-- Start Given data --
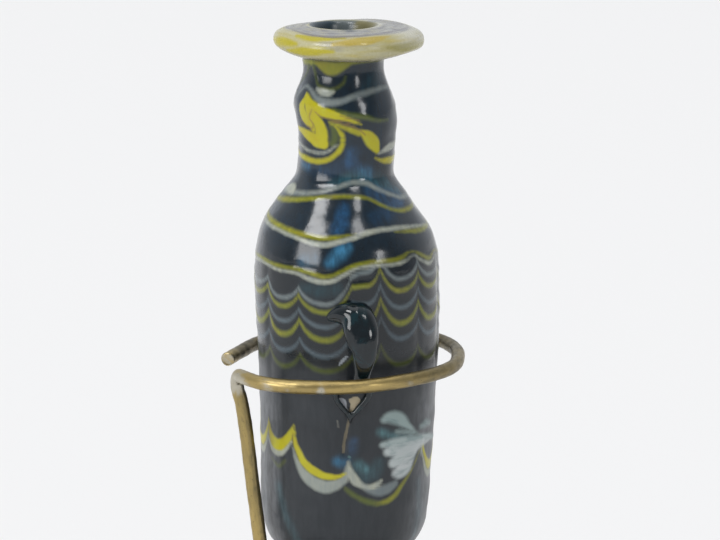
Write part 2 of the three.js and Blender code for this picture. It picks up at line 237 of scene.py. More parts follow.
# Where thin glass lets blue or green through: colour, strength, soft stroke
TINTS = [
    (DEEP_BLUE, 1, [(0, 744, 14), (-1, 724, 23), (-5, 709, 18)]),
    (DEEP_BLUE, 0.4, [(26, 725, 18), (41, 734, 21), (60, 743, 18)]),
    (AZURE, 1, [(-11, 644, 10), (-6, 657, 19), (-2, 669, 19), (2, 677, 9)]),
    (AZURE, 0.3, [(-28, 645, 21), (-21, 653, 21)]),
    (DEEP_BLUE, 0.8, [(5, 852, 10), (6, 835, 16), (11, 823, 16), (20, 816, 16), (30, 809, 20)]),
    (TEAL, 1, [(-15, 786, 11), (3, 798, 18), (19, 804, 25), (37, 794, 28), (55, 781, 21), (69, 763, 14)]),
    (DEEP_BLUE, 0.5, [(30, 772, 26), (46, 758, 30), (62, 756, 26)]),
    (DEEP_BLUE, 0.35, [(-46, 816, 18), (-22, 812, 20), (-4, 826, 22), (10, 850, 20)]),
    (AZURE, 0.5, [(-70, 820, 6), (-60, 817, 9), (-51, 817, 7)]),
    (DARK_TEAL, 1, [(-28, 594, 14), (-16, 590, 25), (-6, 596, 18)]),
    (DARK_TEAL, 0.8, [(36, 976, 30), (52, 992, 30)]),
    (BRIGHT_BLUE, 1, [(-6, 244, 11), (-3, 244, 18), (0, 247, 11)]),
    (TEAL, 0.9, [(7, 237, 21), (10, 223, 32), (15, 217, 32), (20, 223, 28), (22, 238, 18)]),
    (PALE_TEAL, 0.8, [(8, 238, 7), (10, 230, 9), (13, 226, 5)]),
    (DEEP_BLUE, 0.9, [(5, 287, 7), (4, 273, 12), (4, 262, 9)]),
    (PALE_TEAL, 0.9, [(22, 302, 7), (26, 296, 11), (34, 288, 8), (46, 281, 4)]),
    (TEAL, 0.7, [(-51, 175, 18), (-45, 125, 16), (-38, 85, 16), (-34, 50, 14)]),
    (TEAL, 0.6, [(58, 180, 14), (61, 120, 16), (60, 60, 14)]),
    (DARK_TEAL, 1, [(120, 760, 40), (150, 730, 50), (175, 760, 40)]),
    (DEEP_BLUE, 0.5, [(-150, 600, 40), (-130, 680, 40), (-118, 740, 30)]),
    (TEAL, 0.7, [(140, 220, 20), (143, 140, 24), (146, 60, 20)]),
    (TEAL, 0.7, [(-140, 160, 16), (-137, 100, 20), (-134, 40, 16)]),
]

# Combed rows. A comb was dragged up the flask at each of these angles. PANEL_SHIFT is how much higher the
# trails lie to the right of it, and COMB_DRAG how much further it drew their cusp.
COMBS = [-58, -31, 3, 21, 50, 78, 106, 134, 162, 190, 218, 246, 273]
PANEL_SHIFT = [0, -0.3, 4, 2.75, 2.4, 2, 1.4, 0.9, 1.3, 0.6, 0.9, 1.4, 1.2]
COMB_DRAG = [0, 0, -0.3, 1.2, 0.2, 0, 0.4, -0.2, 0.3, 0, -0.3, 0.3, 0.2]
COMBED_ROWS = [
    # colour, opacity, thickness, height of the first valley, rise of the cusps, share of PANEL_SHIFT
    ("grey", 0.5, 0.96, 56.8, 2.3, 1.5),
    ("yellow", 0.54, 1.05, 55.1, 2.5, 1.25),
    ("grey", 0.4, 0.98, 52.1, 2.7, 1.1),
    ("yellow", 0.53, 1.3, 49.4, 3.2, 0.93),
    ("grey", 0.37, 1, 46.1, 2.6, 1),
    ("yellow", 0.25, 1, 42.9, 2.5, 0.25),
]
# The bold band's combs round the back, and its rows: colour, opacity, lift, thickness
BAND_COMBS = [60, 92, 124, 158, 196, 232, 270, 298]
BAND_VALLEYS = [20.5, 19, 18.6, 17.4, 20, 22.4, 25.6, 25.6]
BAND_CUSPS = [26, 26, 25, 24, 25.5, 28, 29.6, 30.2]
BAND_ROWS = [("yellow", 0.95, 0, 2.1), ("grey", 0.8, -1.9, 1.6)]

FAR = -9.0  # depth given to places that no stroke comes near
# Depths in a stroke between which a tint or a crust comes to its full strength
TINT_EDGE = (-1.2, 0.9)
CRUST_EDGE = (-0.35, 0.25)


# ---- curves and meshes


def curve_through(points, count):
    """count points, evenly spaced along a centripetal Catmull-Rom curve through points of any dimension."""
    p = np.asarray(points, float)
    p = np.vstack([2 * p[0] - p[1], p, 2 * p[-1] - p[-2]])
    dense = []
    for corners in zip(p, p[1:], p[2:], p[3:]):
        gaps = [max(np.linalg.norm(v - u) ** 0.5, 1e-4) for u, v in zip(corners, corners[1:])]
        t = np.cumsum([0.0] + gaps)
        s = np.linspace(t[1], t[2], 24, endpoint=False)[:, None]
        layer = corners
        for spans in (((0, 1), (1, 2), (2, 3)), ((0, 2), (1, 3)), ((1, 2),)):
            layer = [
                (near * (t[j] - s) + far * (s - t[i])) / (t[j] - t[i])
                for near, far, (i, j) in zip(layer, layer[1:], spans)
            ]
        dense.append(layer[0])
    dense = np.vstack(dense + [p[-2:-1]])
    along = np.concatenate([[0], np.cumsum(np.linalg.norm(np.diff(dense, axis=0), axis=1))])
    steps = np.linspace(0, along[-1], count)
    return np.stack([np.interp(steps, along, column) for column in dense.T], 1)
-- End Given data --
▶ _What you should do_
Would you copy out each line exactly as written?

▶ _Expected answer_
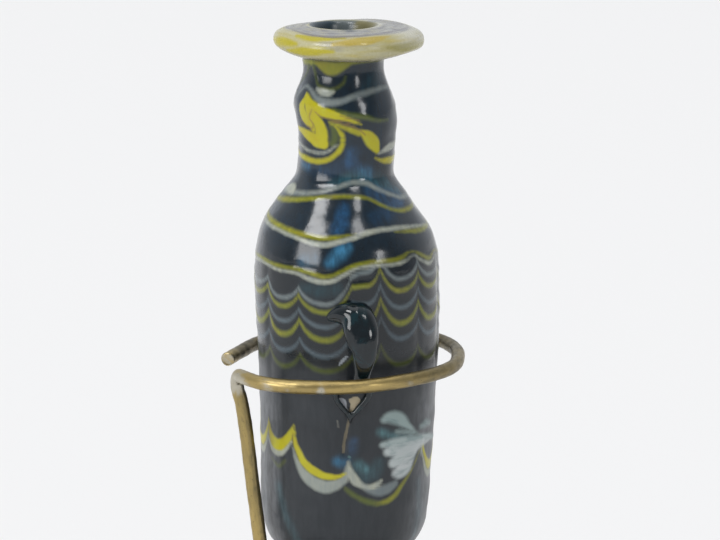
Write part 2 of the three.js and Blender code for this picture. It picks up at line 237 of scene.py. More parts follow.
# Where thin glass lets blue or green through: colour, strength, soft stroke
TINTS = [
    (DEEP_BLUE, 1, [(0, 744, 14), (-1, 724, 23), (-5, 709, 18)]),
    (DEEP_BLUE, 0.4, [(26, 725, 18), (41, 734, 21), (60, 743, 18)]),
    (AZURE, 1, [(-11, 644, 10), (-6, 657, 19), (-2, 669, 19), (2, 677, 9)]),
    (AZURE, 0.3, [(-28, 645, 21), (-21, 653, 21)]),
    (DEEP_BLUE, 0.8, [(5, 852, 10), (6, 835, 16), (11, 823, 16), (20, 816, 16), (30, 809, 20)]),
    (TEAL, 1, [(-15, 786, 11), (3, 798, 18), (19, 804, 25), (37, 794, 28), (55, 781, 21), (69, 763, 14)]),
    (DEEP_BLUE, 0.5, [(30, 772, 26), (46, 758, 30), (62, 756, 26)]),
    (DEEP_BLUE, 0.35, [(-46, 816, 18), (-22, 812, 20), (-4, 826, 22), (10, 850, 20)]),
    (AZURE, 0.5, [(-70, 820, 6), (-60, 817, 9), (-51, 817, 7)]),
    (DARK_TEAL, 1, [(-28, 594, 14), (-16, 590, 25), (-6, 596, 18)]),
    (DARK_TEAL, 0.8, [(36, 976, 30), (52, 992, 30)]),
    (BRIGHT_BLUE, 1, [(-6, 244, 11), (-3, 244, 18), (0, 247, 11)]),
    (TEAL, 0.9, [(7, 237, 21), (10, 223, 32), (15, 217, 32), (20, 223, 28), (22, 238, 18)]),
    (PALE_TEAL, 0.8, [(8, 238, 7), (10, 230, 9), (13, 226, 5)]),
    (DEEP_BLUE, 0.9, [(5, 287, 7), (4, 273, 12), (4, 262, 9)]),
    (PALE_TEAL, 0.9, [(22, 302, 7), (26, 296, 11), (34, 288, 8), (46, 281, 4)]),
    (TEAL, 0.7, [(-51, 175, 18), (-45, 125, 16), (-38, 85, 16), (-34, 50, 14)]),
    (TEAL, 0.6, [(58, 180, 14), (61, 120, 16), (60, 60, 14)]),
    (DARK_TEAL, 1, [(120, 760, 40), (150, 730, 50), (175, 760, 40)]),
    (DEEP_BLUE, 0.5, [(-150, 600, 40), (-130, 680, 40), (-118, 740, 30)]),
    (TEAL, 0.7, [(140, 220, 20), (143, 140, 24), (146, 60, 20)]),
    (TEAL, 0.7, [(-140, 160, 16), (-137, 100, 20), (-134, 40, 16)]),
]

# Combed rows. A comb was dragged up the flask at each of these angles. PANEL_SHIFT is how much higher the
# trails lie to the right of it, and COMB_DRAG how much further it drew their cusp.
COMBS = [-58, -31, 3, 21, 50, 78, 106, 134, 162, 190, 218, 246, 273]
PANEL_SHIFT = [0, -0.3, 4, 2.75, 2.4, 2, 1.4, 0.9, 1.3, 0.6, 0.9, 1.4, 1.2]
COMB_DRAG = [0, 0, -0.3, 1.2, 0.2, 0, 0.4, -0.2, 0.3, 0, -0.3, 0.3, 0.2]
COMBED_ROWS = [
    # colour, opacity, thickness, height of the first valley, rise of the cusps, share of PANEL_SHIFT
    ("grey", 0.5, 0.96, 56.8, 2.3, 1.5),
    ("yellow", 0.54, 1.05, 55.1, 2.5, 1.25),
    ("grey", 0.4, 0.98, 52.1, 2.7, 1.1),
    ("yellow", 0.53, 1.3, 49.4, 3.2, 0.93),
    ("grey", 0.37, 1, 46.1, 2.6, 1),
    ("yellow", 0.25, 1, 42.9, 2.5, 0.25),
]
# The bold band's combs round the back, and its rows: colour, opacity, lift, thickness
BAND_COMBS = [60, 92, 124, 158, 196, 232, 270, 298]
BAND_VALLEYS = [20.5, 19, 18.6, 17.4, 20, 22.4, 25.6, 25.6]
BAND_CUSPS = [26, 26, 25, 24, 25.5, 28, 29.6, 30.2]
BAND_ROWS = [("yellow", 0.95, 0, 2.1), ("grey", 0.8, -1.9, 1.6)]

FAR = -9.0  # depth given to places that no stroke comes near
# Depths in a stroke between which a tint or a crust comes to its full strength
TINT_EDGE = (-1.2, 0.9)
CRUST_EDGE = (-0.35, 0.25)


# ---- curves and meshes


def curve_through(points, count):
    """count points, evenly spaced along a centripetal Catmull-Rom curve through points of any dimension."""
    p = np.asarray(points, float)
    p = np.vstack([2 * p[0] - p[1], p, 2 * p[-1] - p[-2]])
    dense = []
    for corners in zip(p, p[1:], p[2:], p[3:]):
        gaps = [max(np.linalg.norm(v - u) ** 0.5, 1e-4) for u, v in zip(corners, corners[1:])]
        t = np.cumsum([0.0] + gaps)
        s = np.linspace(t[1], t[2], 24, endpoint=False)[:, None]
        layer = corners
        for spans in (((0, 1), (1, 2), (2, 3)), ((0, 2), (1, 3)), ((1, 2),)):
            layer = [
                (near * (t[j] - s) + far * (s - t[i])) / (t[j] - t[i])
                for near, far, (i, j) in zip(layer, layer[1:], spans)
            ]
        dense.append(layer[0])
    dense = np.vstack(dense + [p[-2:-1]])
    along = np.concatenate([[0], np.cumsum(np.linalg.norm(np.diff(dense, axis=0), axis=1))])
    steps = np.linspace(0, along[-1], count)
    return np.stack([np.interp(steps, along, column) for column in dense.T], 1)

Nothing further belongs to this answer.